Confusion of Tongues: A Theory of Normative Language, by Stephen Finlay (Oxford University Press), $65/£42
Stephen Finlay has made an indispensable contribution to our understanding of normative, evaluative, and moral language. In Confusion of Tongues, he focuses mostly on the semantics and pragmatics of the words “good” and “ought,” and what it means to have or provide a reason. His account is, as he puts it, end-relational. On this approach, the word “good,” used in its general (not solely moral) sense, means something like: “with such properties as conduce to conversationally salient ends.” This can, in turn, be interpreted probabilistically, giving something more like: “with such properties as to increase its probability of contributing to conversationally salient ends.” For example, a hammer can be evaluated as a good one if it is effective for the purpose of driving in nails (or nails of a contextually relevant type).
Finlay offers similar interpretations of “ought,” “should,” and “must” – showing how they relate means to ends. He then analyses reasons as various kinds of “explanations why”: for example, an explanation why someone acted in a certain way (perhaps it was the one most likely, on the information available to her, to achieve an end that she desired), or an explanation why I might have a certain belief (I hold the belief on the basis of testimony that I consider trustworthy, or perhaps I hold it on the basis of more direct evidence that is available to me).
This end-relational approach has numerous precursors, of course, but Finlay’s arguments in support are unusually comprehensive, detailed, and persuasive. His accounts of the meanings of “good,” “ought,” and “has a reason” seem to me to be on just the right track, and he deals adroitly with a wide range of examples, including many potential counterexamples. Problems arise, however, when the theory is applied to distinctively moral language. It is one thing to claim that a good hammer is, roughly, one that is suited to our (tacitly agreed) ends, but another to say that there is no more than this involved when we judge human actions as morally “good.” Doesn’t it seem that actions are morally good – or otherwise – whether they suit our ends or not?
Finlay does, of course, have much to say about this. As it appears to me, his broadly relativist approach offers an intellectually appealing alternative to robust forms of moral realism (in which ordinary moral judgements assert propositions about non-subjective moral properties) and to non-cognitivist accounts of moral language (in which ordinary moral judgements do not assert propositions at all, but may, for example, express attitudes or prescriptions). Finlay’s account may also seem to skirt the abyss of moral error theory – understood as the claim that all first-order affirmative moral judgements (e.g. “murder is wrong”) are systematically untrue – but it does so only at a cost. In saving the truth of some ordinary moral judgements, the theory nonetheless attributes a radical metaethical error to many or most people (among both philosophers and the folk), who believe, on reflection, that their moral claims are true in an absolute sense, not merely relative to contingent desires for various ends. At the same time, the theory counts many morally shocking judgements as being technically true. For example, Saddam Hussein may have said something true if, at some point in the 1980s, he uttered to his military planners: “We ought to use our chemical weapons on the Kurds.”

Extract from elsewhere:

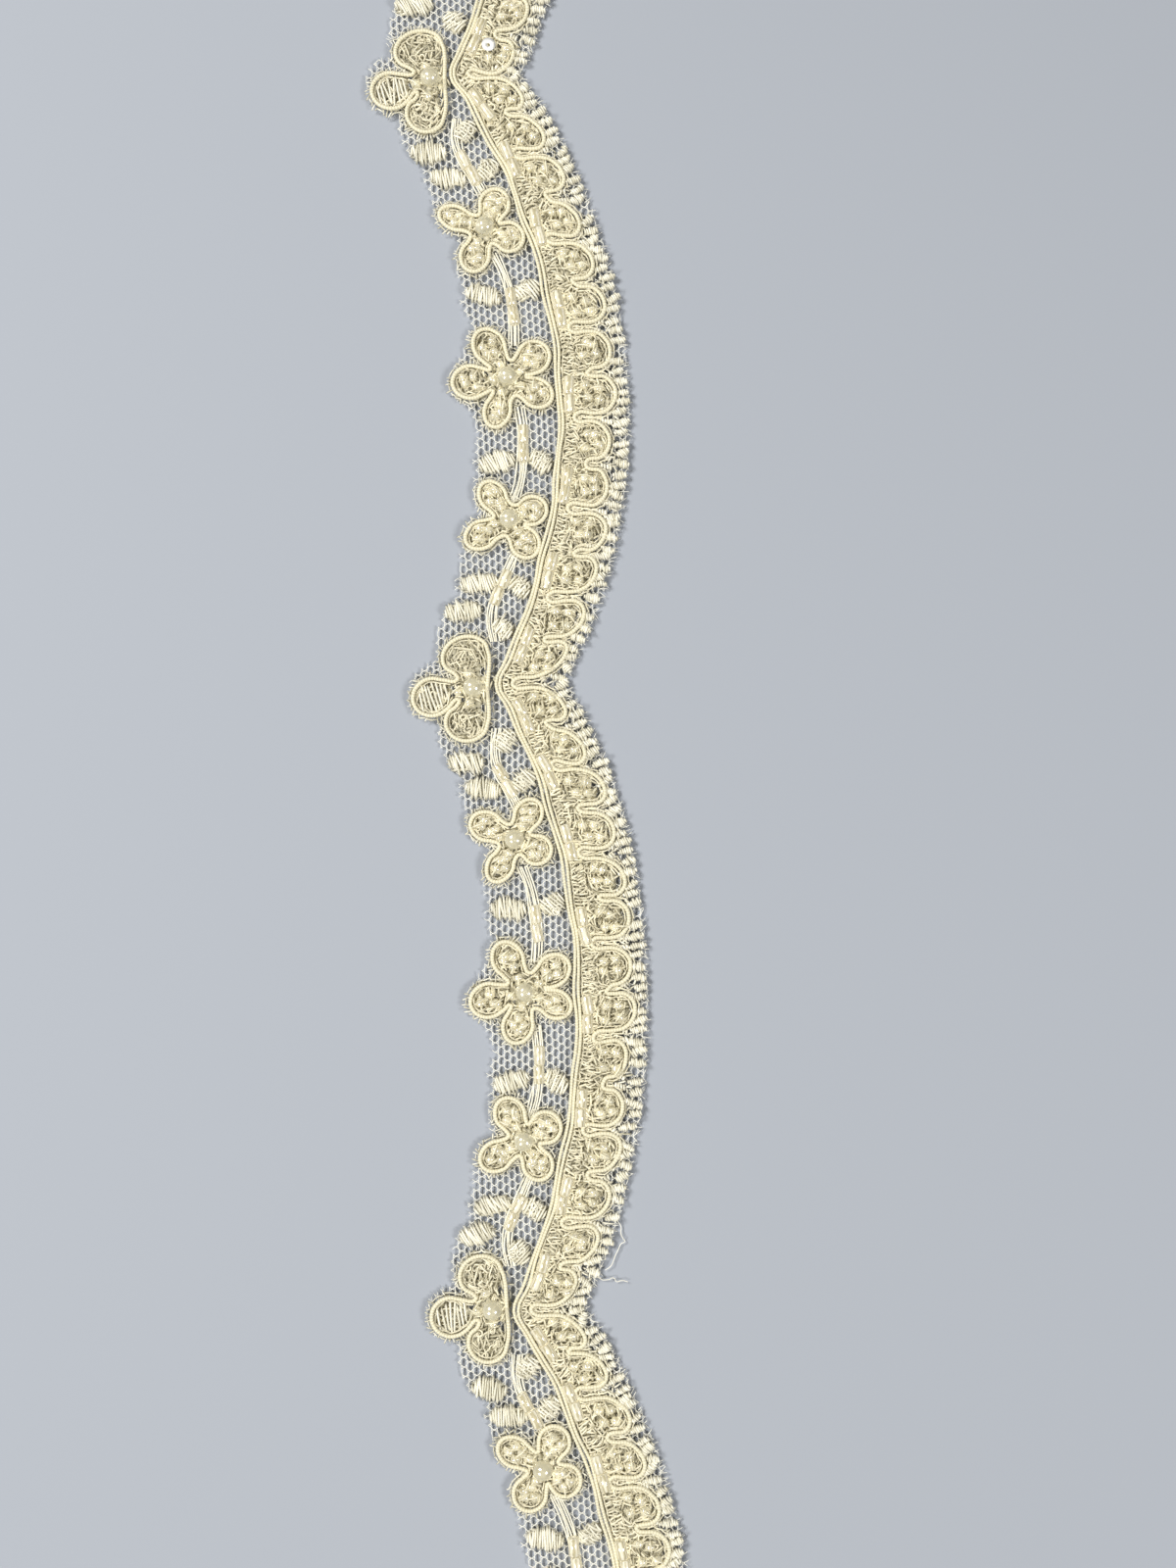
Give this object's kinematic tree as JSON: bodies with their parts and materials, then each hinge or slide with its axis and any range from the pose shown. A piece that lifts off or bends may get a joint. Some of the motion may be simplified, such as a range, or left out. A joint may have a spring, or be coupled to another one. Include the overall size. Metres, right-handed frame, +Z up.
{
  "type": "beaded corded lace trim",
  "caption": "Flat cut length of scalloped ivory lace edging on net, with looped gimp cord, corded flowers, satin leaves, round glass centre beads and a picot edge.",
  "frame": {"origin": "on the surface it lies on, under the middle of the trim's box", "axes": "+Y along the length, +X towards the picot edge, +Z up out of the beaded right side"},
  "size_m": [0.0492, 0.335, 0.0051],
  "materials": {
    "net": "matt cotton and polyester thread on net",
    "cord": "smooth viscose gimp with a soft sheen",
    "bead": "clear polished glass"
  },
  "bodies": {
    "root": {"net_ground": "net", "spine_cord_inner": "cord", "spine_cord_outer": "cord", "wave_cord": "cord", "flower_cord_01": "cord", "flower_cord_02": "cord", "flower_cord_03": "cord", "flower_cord_04": "cord", "flower_cord_05": "cord", "flower_cord_06": "cord", "flower_cord_07": "cord", "flower_cord_08": "cord", "flower_cord_09": "cord", "flower_cord_10": "cord", "flower_cord_11": "cord", "centre_bead_01": "bead", "centre_bead_02": "bead", "centre_bead_03": "bead", "centre_bead_04": "bead", "centre_bead_05": "bead", "centre_bead_06": "bead", "centre_bead_07": "bead", "centre_bead_08": "bead", "centre_bead_09": "bead", "centre_bead_10": "bead", "centre_bead_11": "bead"}
  },
  "joints": []
}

This is not necessarily a criticism of Finlay’s work or his theory, as far as it goes. On the contrary, as Finlay himself suggests, any metaethical theory inevitably “violates many people’s philosophical intuitions.” All of the better-known theories face a bump-in-the-rug problem. That is, none of them seem, at least to me, to be both intellectually supportable and capable of preserving all our naïve assumptions about the nature of morality. An adjustment in one place – for example, to ensure that standard moral judgements can be objectively true – may shift the bump elsewhere, so that standard moral judgements no longer seem to have practical authority. It appears that something has to give, and that morality is not all we ordinarily take it to be. In that case, we may be stuck with selecting the least unsatisfactory metaethical theory.
In a footnote, Finlay acknowledges that he has glaringly not dealt with such terms as “right,” “wrong,” “correct,” “desirable,” “choiceworthy,” and “rational.” As he acknowledges, not all of these might be susceptible to plausible end-relational analyses. I would add the following to his list of terms needing consideration: theologically laden terms, such as “evil” and “sinful”; terms found in the metaphysical-moral systems of other cultures, such as “tapu” (discussed provocatively in Richard Joyce’s The Myth of Morality); and relatively informal terms employed in current, everyday language such as “just wrong!” and “immoral.” The latter, at least as I hear or read it, appears to mean more than “fails to conform to the local mores”; it appears to suggest something rather absolutist, such as the breach of objectively authoritative standards.
Even if something can be morally bad, defined in an end-relational way, I wonder whether anything can really be sinful or immoral. I’d be interested in Finlay’s thoughts, but they’ll evidently have to await another occasion.